_Stored data_

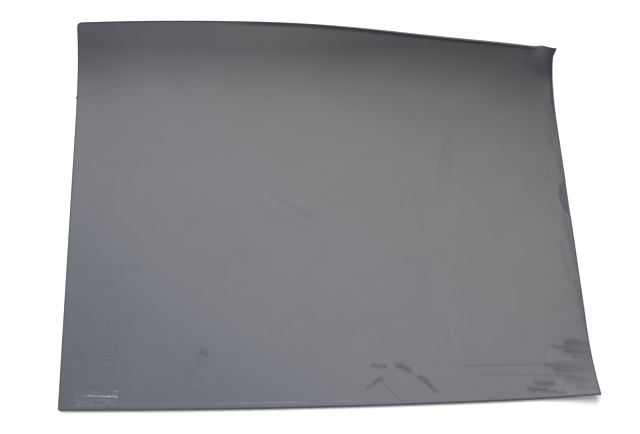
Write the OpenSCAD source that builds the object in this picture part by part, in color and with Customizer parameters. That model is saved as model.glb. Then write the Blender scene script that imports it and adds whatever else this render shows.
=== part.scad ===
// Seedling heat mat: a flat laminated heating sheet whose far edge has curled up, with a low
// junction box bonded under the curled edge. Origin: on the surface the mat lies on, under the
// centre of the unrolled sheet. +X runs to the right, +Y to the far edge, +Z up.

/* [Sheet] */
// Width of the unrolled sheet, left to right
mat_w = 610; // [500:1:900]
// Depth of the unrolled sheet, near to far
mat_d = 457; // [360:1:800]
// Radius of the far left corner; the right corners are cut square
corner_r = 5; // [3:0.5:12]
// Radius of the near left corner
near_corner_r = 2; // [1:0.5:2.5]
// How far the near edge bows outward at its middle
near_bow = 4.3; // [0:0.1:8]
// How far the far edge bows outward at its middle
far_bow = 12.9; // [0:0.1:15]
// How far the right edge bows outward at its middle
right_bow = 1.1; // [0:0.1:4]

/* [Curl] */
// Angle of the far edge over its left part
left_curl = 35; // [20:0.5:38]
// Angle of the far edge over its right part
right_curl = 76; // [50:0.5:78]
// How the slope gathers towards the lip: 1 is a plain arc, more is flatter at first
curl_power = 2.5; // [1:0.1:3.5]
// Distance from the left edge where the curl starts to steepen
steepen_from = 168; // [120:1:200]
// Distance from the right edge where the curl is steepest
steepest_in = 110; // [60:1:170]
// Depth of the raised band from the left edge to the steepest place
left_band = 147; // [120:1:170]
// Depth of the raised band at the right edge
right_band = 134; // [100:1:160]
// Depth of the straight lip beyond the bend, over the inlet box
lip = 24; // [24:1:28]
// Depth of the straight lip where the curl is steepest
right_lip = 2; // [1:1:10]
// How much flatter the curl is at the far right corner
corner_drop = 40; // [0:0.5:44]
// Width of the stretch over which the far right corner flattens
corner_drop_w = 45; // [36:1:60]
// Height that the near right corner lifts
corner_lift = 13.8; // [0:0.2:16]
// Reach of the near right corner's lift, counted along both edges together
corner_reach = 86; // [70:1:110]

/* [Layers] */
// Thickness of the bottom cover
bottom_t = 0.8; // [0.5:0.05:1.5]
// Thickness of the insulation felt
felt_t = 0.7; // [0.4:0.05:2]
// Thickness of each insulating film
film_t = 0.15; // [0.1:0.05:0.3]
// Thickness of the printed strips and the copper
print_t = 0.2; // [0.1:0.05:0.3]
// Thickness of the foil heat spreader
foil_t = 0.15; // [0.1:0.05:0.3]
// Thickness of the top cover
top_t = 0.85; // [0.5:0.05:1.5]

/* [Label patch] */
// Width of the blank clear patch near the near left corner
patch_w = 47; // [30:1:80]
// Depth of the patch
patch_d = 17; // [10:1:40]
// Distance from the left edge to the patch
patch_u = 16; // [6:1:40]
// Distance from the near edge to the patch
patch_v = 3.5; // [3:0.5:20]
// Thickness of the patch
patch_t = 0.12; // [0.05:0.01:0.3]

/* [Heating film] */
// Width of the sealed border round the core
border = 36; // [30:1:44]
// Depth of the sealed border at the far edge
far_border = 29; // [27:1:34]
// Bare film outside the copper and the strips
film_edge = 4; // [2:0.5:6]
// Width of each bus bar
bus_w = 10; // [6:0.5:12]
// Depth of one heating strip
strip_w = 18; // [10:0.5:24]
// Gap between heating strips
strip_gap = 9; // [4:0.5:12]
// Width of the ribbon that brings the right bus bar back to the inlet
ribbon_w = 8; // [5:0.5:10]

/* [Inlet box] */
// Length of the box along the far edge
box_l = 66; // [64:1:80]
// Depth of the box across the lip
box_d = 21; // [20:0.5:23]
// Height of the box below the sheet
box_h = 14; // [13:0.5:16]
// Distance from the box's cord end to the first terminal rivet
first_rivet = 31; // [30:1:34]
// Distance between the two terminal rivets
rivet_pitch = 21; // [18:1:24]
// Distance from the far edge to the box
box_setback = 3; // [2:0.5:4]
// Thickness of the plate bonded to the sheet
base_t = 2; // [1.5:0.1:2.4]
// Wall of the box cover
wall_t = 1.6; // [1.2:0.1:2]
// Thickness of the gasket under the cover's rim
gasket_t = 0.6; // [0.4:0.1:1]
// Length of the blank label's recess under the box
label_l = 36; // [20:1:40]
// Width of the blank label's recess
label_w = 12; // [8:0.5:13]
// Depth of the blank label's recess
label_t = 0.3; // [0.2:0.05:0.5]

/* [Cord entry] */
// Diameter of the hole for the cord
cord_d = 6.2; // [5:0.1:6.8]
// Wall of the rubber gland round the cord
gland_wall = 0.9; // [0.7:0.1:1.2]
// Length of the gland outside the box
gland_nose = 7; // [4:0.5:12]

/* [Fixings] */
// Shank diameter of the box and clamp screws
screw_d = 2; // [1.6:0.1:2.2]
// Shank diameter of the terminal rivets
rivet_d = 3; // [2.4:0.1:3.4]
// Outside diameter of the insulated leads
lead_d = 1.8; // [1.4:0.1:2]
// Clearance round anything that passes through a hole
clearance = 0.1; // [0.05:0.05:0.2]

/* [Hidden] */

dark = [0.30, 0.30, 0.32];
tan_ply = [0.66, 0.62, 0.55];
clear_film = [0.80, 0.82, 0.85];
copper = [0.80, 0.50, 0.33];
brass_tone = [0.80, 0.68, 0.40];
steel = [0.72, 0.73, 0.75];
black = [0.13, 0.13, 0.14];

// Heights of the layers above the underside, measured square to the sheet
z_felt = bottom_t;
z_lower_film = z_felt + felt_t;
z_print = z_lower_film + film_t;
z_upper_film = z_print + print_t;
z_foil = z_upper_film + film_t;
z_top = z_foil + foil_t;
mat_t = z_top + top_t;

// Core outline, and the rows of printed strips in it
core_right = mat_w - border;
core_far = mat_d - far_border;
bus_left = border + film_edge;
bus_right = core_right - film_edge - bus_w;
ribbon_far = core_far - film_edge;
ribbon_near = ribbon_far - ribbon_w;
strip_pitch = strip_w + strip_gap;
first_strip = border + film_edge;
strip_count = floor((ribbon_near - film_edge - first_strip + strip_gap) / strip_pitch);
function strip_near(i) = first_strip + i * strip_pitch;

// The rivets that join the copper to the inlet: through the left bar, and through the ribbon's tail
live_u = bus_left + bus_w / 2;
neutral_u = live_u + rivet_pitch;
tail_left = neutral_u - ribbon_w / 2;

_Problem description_
Return all the data exactly as given.

_Solution to the problem_
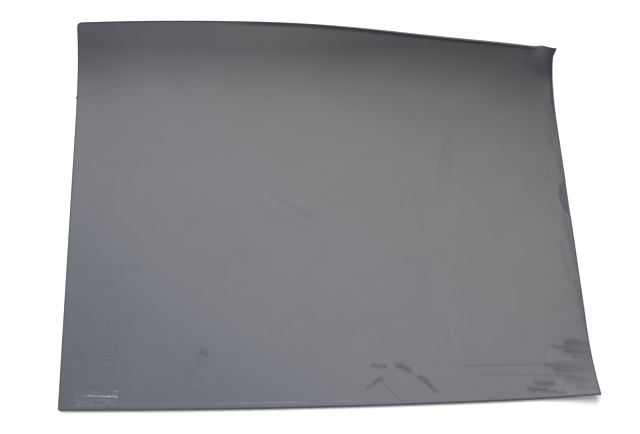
Write the OpenSCAD source that builds the object in this picture part by part, in color and with Customizer parameters. That model is saved as model.glb. Then write the Blender scene script that imports it and adds whatever else this render shows.
=== part.scad ===
// Seedling heat mat: a flat laminated heating sheet whose far edge has curled up, with a low
// junction box bonded under the curled edge. Origin: on the surface the mat lies on, under the
// centre of the unrolled sheet. +X runs to the right, +Y to the far edge, +Z up.

/* [Sheet] */
// Width of the unrolled sheet, left to right
mat_w = 610; // [500:1:900]
// Depth of the unrolled sheet, near to far
mat_d = 457; // [360:1:800]
// Radius of the far left corner; the right corners are cut square
corner_r = 5; // [3:0.5:12]
// Radius of the near left corner
near_corner_r = 2; // [1:0.5:2.5]
// How far the near edge bows outward at its middle
near_bow = 4.3; // [0:0.1:8]
// How far the far edge bows outward at its middle
far_bow = 12.9; // [0:0.1:15]
// How far the right edge bows outward at its middle
right_bow = 1.1; // [0:0.1:4]

/* [Curl] */
// Angle of the far edge over its left part
left_curl = 35; // [20:0.5:38]
// Angle of the far edge over its right part
right_curl = 76; // [50:0.5:78]
// How the slope gathers towards the lip: 1 is a plain arc, more is flatter at first
curl_power = 2.5; // [1:0.1:3.5]
// Distance from the left edge where the curl starts to steepen
steepen_from = 168; // [120:1:200]
// Distance from the right edge where the curl is steepest
steepest_in = 110; // [60:1:170]
// Depth of the raised band from the left edge to the steepest place
left_band = 147; // [120:1:170]
// Depth of the raised band at the right edge
right_band = 134; // [100:1:160]
// Depth of the straight lip beyond the bend, over the inlet box
lip = 24; // [24:1:28]
// Depth of the straight lip where the curl is steepest
right_lip = 2; // [1:1:10]
// How much flatter the curl is at the far right corner
corner_drop = 40; // [0:0.5:44]
// Width of the stretch over which the far right corner flattens
corner_drop_w = 45; // [36:1:60]
// Height that the near right corner lifts
corner_lift = 13.8; // [0:0.2:16]
// Reach of the near right corner's lift, counted along both edges together
corner_reach = 86; // [70:1:110]

/* [Layers] */
// Thickness of the bottom cover
bottom_t = 0.8; // [0.5:0.05:1.5]
// Thickness of the insulation felt
felt_t = 0.7; // [0.4:0.05:2]
// Thickness of each insulating film
film_t = 0.15; // [0.1:0.05:0.3]
// Thickness of the printed strips and the copper
print_t = 0.2; // [0.1:0.05:0.3]
// Thickness of the foil heat spreader
foil_t = 0.15; // [0.1:0.05:0.3]
// Thickness of the top cover
top_t = 0.85; // [0.5:0.05:1.5]

/* [Label patch] */
// Width of the blank clear patch near the near left corner
patch_w = 47; // [30:1:80]
// Depth of the patch
patch_d = 17; // [10:1:40]
// Distance from the left edge to the patch
patch_u = 16; // [6:1:40]
// Distance from the near edge to the patch
patch_v = 3.5; // [3:0.5:20]
// Thickness of the patch
patch_t = 0.12; // [0.05:0.01:0.3]

/* [Heating film] */
// Width of the sealed border round the core
border = 36; // [30:1:44]
// Depth of the sealed border at the far edge
far_border = 29; // [27:1:34]
// Bare film outside the copper and the strips
film_edge = 4; // [2:0.5:6]
// Width of each bus bar
bus_w = 10; // [6:0.5:12]
// Depth of one heating strip
strip_w = 18; // [10:0.5:24]
// Gap between heating strips
strip_gap = 9; // [4:0.5:12]
// Width of the ribbon that brings the right bus bar back to the inlet
ribbon_w = 8; // [5:0.5:10]

/* [Inlet box] */
// Length of the box along the far edge
box_l = 66; // [64:1:80]
// Depth of the box across the lip
box_d = 21; // [20:0.5:23]
// Height of the box below the sheet
box_h = 14; // [13:0.5:16]
// Distance from the box's cord end to the first terminal rivet
first_rivet = 31; // [30:1:34]
// Distance between the two terminal rivets
rivet_pitch = 21; // [18:1:24]
// Distance from the far edge to the box
box_setback = 3; // [2:0.5:4]
// Thickness of the plate bonded to the sheet
base_t = 2; // [1.5:0.1:2.4]
// Wall of the box cover
wall_t = 1.6; // [1.2:0.1:2]
// Thickness of the gasket under the cover's rim
gasket_t = 0.6; // [0.4:0.1:1]
// Length of the blank label's recess under the box
label_l = 36; // [20:1:40]
// Width of the blank label's recess
label_w = 12; // [8:0.5:13]
// Depth of the blank label's recess
label_t = 0.3; // [0.2:0.05:0.5]

/* [Cord entry] */
// Diameter of the hole for the cord
cord_d = 6.2; // [5:0.1:6.8]
// Wall of the rubber gland round the cord
gland_wall = 0.9; // [0.7:0.1:1.2]
// Length of the gland outside the box
gland_nose = 7; // [4:0.5:12]

/* [Fixings] */
// Shank diameter of the box and clamp screws
screw_d = 2; // [1.6:0.1:2.2]
// Shank diameter of the terminal rivets
rivet_d = 3; // [2.4:0.1:3.4]
// Outside diameter of the insulated leads
lead_d = 1.8; // [1.4:0.1:2]
// Clearance round anything that passes through a hole
clearance = 0.1; // [0.05:0.05:0.2]

/* [Hidden] */

dark = [0.30, 0.30, 0.32];
tan_ply = [0.66, 0.62, 0.55];
clear_film = [0.80, 0.82, 0.85];
copper = [0.80, 0.50, 0.33];
brass_tone = [0.80, 0.68, 0.40];
steel = [0.72, 0.73, 0.75];
black = [0.13, 0.13, 0.14];

// Heights of the layers above the underside, measured square to the sheet
z_felt = bottom_t;
z_lower_film = z_felt + felt_t;
z_print = z_lower_film + film_t;
z_upper_film = z_print + print_t;
z_foil = z_upper_film + film_t;
z_top = z_foil + foil_t;
mat_t = z_top + top_t;

// Core outline, and the rows of printed strips in it
core_right = mat_w - border;
core_far = mat_d - far_border;
bus_left = border + film_edge;
bus_right = core_right - film_edge - bus_w;
ribbon_far = core_far - film_edge;
ribbon_near = ribbon_far - ribbon_w;
strip_pitch = strip_w + strip_gap;
first_strip = border + film_edge;
strip_count = floor((ribbon_near - film_edge - first_strip + strip_gap) / strip_pitch);
function strip_near(i) = first_strip + i * strip_pitch;

// The rivets that join the copper to the inlet: through the left bar, and through the ribbon's tail
live_u = bus_left + bus_w / 2;
neutral_u = live_u + rivet_pitch;
tail_left = neutral_u - ribbon_w / 2;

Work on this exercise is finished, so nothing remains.